On average each year has a larger largest surge than the year before. While this steady increase by 2.8 +/- 1.7 inches each 10 years is statistically significant (95% confidence), picking the extreme each year is perhaps not the best statistic as extremes do not happen often. Please note that a 95% confidence means that there is a 5% chance that the true increase is either smaller than 0.9 inches/decade or larger than 4.5 inches/decade.

What about the mean or average surge each year? From hourly data, I pick the middle surge, that is, half the surges each year are larger and half are smaller:

This increase of 1.4 +/- 0.2 inches per decade (95% confidence) is more in line of the global average. The uncertainty in this trend is smaller than that of the trend for the extreme, because the median sea level varies little from year to year, while the extreme value varies more from year to year. So, from these results we can conclude, that while the mean or median sea level at Lewes increases by perhaps 1.5 inches in 10 years, the extremes increase twice as fast. So, storm surges like Sandy will become more common than they are today mostly because of global warming.

Over the last 50 years we had at least 5 such events in 1962, 1968, 1996, 1998, and 2012. So, on average we have a Sandy-type storm surge greater than 5 feet every 10 years. This contradicts a Wilmington News Journal article today which quotes John Ramsey to describe “… Sandy as a 1-in-200-years storm, unlikely to be repeated anytime soon. That could give coastal communities time enough to deal with the real threats and realities of sea level rise and climate change.” There is no such time, as it is mis-leading to describe Sandy as a 1-in-200-year event when it has happened about every 10 years during the last 55 years.
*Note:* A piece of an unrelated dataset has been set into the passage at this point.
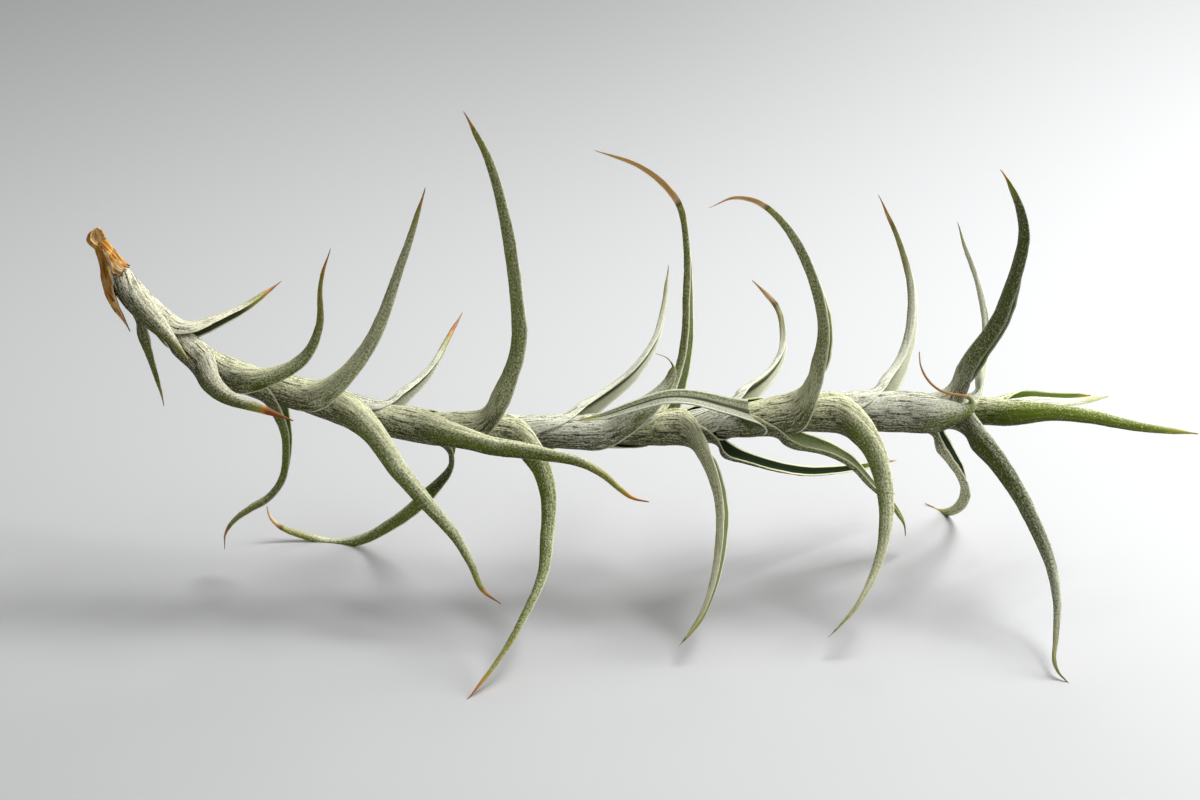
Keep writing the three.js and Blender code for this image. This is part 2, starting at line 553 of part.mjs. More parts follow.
const stemStations = [];
for (let s = STEM_START; s < STEM_END; s += STEM_STEP) stemStations.push(s);
addPiece("stem", rodAlongTrunk(stemStations, (s) => {
  const withinSheaths = trunkRadius(s) - LAYER - SHEATH_THICK - STEM_AIR;
  return Math.min(STEM_CUT_RADIUS + 0.1 * (s - STEM_START), Math.max(STEM_THINNEST, withinSheaths));
}), "stem");

export default plant;
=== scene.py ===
import math

import bpy
import numpy as np
from mathutils import Matrix, Vector


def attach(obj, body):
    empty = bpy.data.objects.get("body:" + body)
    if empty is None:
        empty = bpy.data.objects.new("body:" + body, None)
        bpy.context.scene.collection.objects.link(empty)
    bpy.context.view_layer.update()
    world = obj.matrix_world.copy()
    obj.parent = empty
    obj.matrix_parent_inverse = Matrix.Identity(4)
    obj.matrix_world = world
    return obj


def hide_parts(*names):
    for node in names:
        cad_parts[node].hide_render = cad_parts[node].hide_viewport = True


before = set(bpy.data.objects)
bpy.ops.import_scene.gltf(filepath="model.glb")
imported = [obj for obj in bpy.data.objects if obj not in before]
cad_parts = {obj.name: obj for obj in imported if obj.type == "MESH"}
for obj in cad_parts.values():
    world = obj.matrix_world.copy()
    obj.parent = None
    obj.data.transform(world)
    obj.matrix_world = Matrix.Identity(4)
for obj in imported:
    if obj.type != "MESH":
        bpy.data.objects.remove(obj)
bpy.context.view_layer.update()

# ---------------------------------------------------------------- the sight line and the camera
# The plant is laid out along a sight line that looks down on it: a place is [right, up, near] in mm
# from the sight centre. The camera stands on that line, so it sees the plant as it lies.
SIGHT_TILT = math.radians(25)
SIGHT_HEIGHT = 48.0
EYE_DISTANCE = 900.0
SIGHT_CENTRE = np.array([-11.6, 9.2, SIGHT_HEIGHT])
RIGHT = np.array([1.0, 0.0, 0.0])
UP = np.array([0.0, math.sin(SIGHT_TILT), math.cos(SIGHT_TILT)])
NEAR = np.array([0.0, -math.cos(SIGHT_TILT), math.sin(SIGHT_TILT)])
MM = 0.001
SENSOR_WIDTH = 36.0
VIEW_WIDTH = 300.0  # mm seen across the picture at the sight centre
FARTHEST_SEEN = 10.0  # m


def from_sight(places):
    """Places [right, up, near] to points in the plant's frame, all in mm. What is nearer than the
    sight centre is drawn in towards the sight line by its share of the eye's distance."""
    places = np.asarray(places, float).reshape(-1, 3)
    shrink = 1 - places[:, 2:3] / EYE_DISTANCE
    return (SIGHT_CENTRE + places[:, 0:1] * shrink * RIGHT + places[:, 1:2] * shrink * UP
            + places[:, 2:3] * NEAR)


camera = bpy.data.objects.new("camera", bpy.data.cameras.new("camera"))
bpy.context.scene.collection.objects.link(camera)
camera.data.sensor_width = SENSOR_WIDTH
camera.data.lens = SENSOR_WIDTH * EYE_DISTANCE / VIEW_WIDTH
camera.data.clip_end = FARTHEST_SEEN
axes = Matrix((Vector(RIGHT), Vector(UP), Vector(NEAR))).transposed().to_4x4()
camera.matrix_world = Matrix.Translation(Vector((SIGHT_CENTRE + EYE_DISTANCE * NEAR) * MM)) @ axes
bpy.context.scene.camera = camera

# ---------------------------------------------------------------- the stem
# A thin woody axis along the middle of the trunk, cut at its lower end. The leaves' sheaths hide it
# but for the cut end in the dried cap. Brown, dull and finely furrowed along its length.
TRUNK_LINE = [
    [-125.8, 40.8, 6], [-118.8, 28.8, 5], [-112.5, 22.3, 4.5], [-103.8, 13.6, 4], [-95, 7.6, 3],
    [-82.5, 3.6, 2], [-70, 0, 1], [-50, -5.6, 0], [-25, -7.6, 0], [0, -8, 0], [25, -6, 0],
    [50, -3.2, 0], [75, -2.9, 0], [98, -2.6, 0], [106, -2.2, -1],
]
TRUNK_RADIUS = np.array([  # distance along the trunk, radius just before a sheath opens
    [0, 3.1], [22, 3.25], [60, 3.8], [143, 4.2], [215, 4.95], [230, 4.6], [237, 3.6], [246, 1.9],
])
STEM_START, STEM_END = 2.2, 243.0
STEM_CUT_RADIUS, STEM_THINNEST = 0.52, 0.6
STEM_WIDENING = 0.1  # mm of radius for each mm from the cut end
STEM_STATION, STEM_AROUND = 0.8, 24
STEM_MAP_RADIUS = 2.5
FURROWS, FURROW_DEPTH = 7, 0.05
FURROW_SWELL = 9.0  # mm of stem for each radian by which the furrows deepen and fade
LAYER = 1.0  # radius taken up by one sheath and the air round it
SHEATH_THICK = 0.62
STEM_AIR = 0.4


def unit(vectors):
    """Each vector over its own length."""
    return vectors / np.linalg.norm(vectors, axis=-1, keepdims=True)


def smooth_line(points):
    """A smooth curve through points. Between two of them it is the cubic that has, at either end,
    the slope of the chord between that point's two neighbours. Returns the curve, as a function of
    the distance counted along the points, and those distances."""
    reach = np.append(0, np.cumsum(np.linalg.norm(np.diff(points, axis=0), axis=1)))
    index = np.arange(len(points))
    before, after = np.maximum(index - 1, 0), np.minimum(index + 1, len(points) - 1)
    slopes = (points[after] - points[before]) / (reach[after] - reach[before])[:, None]

    def at(distance):
        distance = np.atleast_1d(np.asarray(distance, float))
        i = np.minimum(np.searchsorted(reach[1:], distance), len(points) - 2)
        span = (reach[i + 1] - reach[i])[:, None]
        t = (distance - reach[i])[:, None] / span
        return (points[i] * (1 + 2 * t) * (1 - t) ** 2 + slopes[i] * span * t * (1 - t) ** 2
                + points[i + 1] * t * t * (3 - 2 * t) + slopes[i + 1] * span * t * t * (t - 1))

    return at, reach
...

Instead of a 0.5% percent chance of a Sandy-like event to hit Lewes each year, I would raise this chance to be larger than 10%.

5 responses to “Storm Surges, Global Warming, and Delaware Beaches

  1. In a sense, this comment is a little unfair as it relates to a book of mine that has not been available for a couple of years and is unlikely to be made available again until sometime next year. (A very long story I will not bore you with today).

    There is no doubt here in the UK, (where, being an island sitting on the edge of the Atlantic Ocean, downwind of the prevailing winds, we are always driven by changing weather), we have been observing an alarming increase in precipitation. Generally, over the last decade or so, we have seen a ~25% increase in rainfall. Yes, just as with tides, there is variation; swinging between droughts to months on end of heavy rainfall. But it is clear we are observing more rain.

    That must, in turn, mean that the atmosphere, in locations associated with that increase of rainfall; is carrying again, ~25% more water vapour and in turn again, that the gravitational structure of the weather systems carrying that increased water vapour are carrying ~25% more mass. More mass means more gravitational effects from the increase; higher mass and thus associated higher gravity ABOVE the surface from that increased cloud mass will increase the height of any associated storm surge. That exactly the same effects as the tides are also to be observed from the increase of the mass within the clouds.

    That the increased mass of the clouds, must also affect the surrounding environment; that higher mass means, for the same external inputs; for example, wind and rotation of the planet; slower moving storms; longer time periods between changes within weather systems; such as we are now observing from the reported increases in the wave length of the Jet Stream.

    That when we look at the dynamics of weather systems, we must also take account of the increase of the mass of water vapour within the clouds; and thus, in which case, the greatest increase has not been temperature, or rising sea levels; but water vapour mass above the surface of the planet..

  2. I think it may be a bit problematic to “fit” a trend line to annual storm surge maxima. Severe storms are highly episodic, and using annual max to derive a trend line may discount years in which multiple severe surge events occured.

  3. Hi Andreas,

    Hope you and yours were not too badly affected by the storm.

    A couple of points: I haven’t seen you mention that much of the US East Coast “sea level rise” is actually caused by “land level fall”.

    And this recent study, finding evidence of sustained change in the heat of the Carribean might be relevent…

    http://www.guardian.co.uk/global-development/2012/nov/07/caribbean-sardine-collapse-climate-change

    Or not. Your guess is probably better than mine.

  4. Wow – just reading that Wilmington News Journal article. I agree with you that the Delaware shore is completely vulnerable to more storms like Sandy. It’s definitely not going to take 200 years for us to see something like this again. We’re lucky Delaware didn’t have more damage.
    Folks who live down on the shore have to constantly be prepared for storms like this. When you live near the water, you are basically open to hurricanes and massive storms coming and destroying the beach and even your home. It’s a big decision to buy beachfront property. (It’s one of the reasons I hesitate to buy on the water!) And with the flood insurance companies denying coverage to many who live on the beach, you have an even bigger issue. Yes, Sandy was destructive but anyone who lives on the shore must constantly be prepared for the worst to hit at anytime. (Or atleast that’s the way we see it.)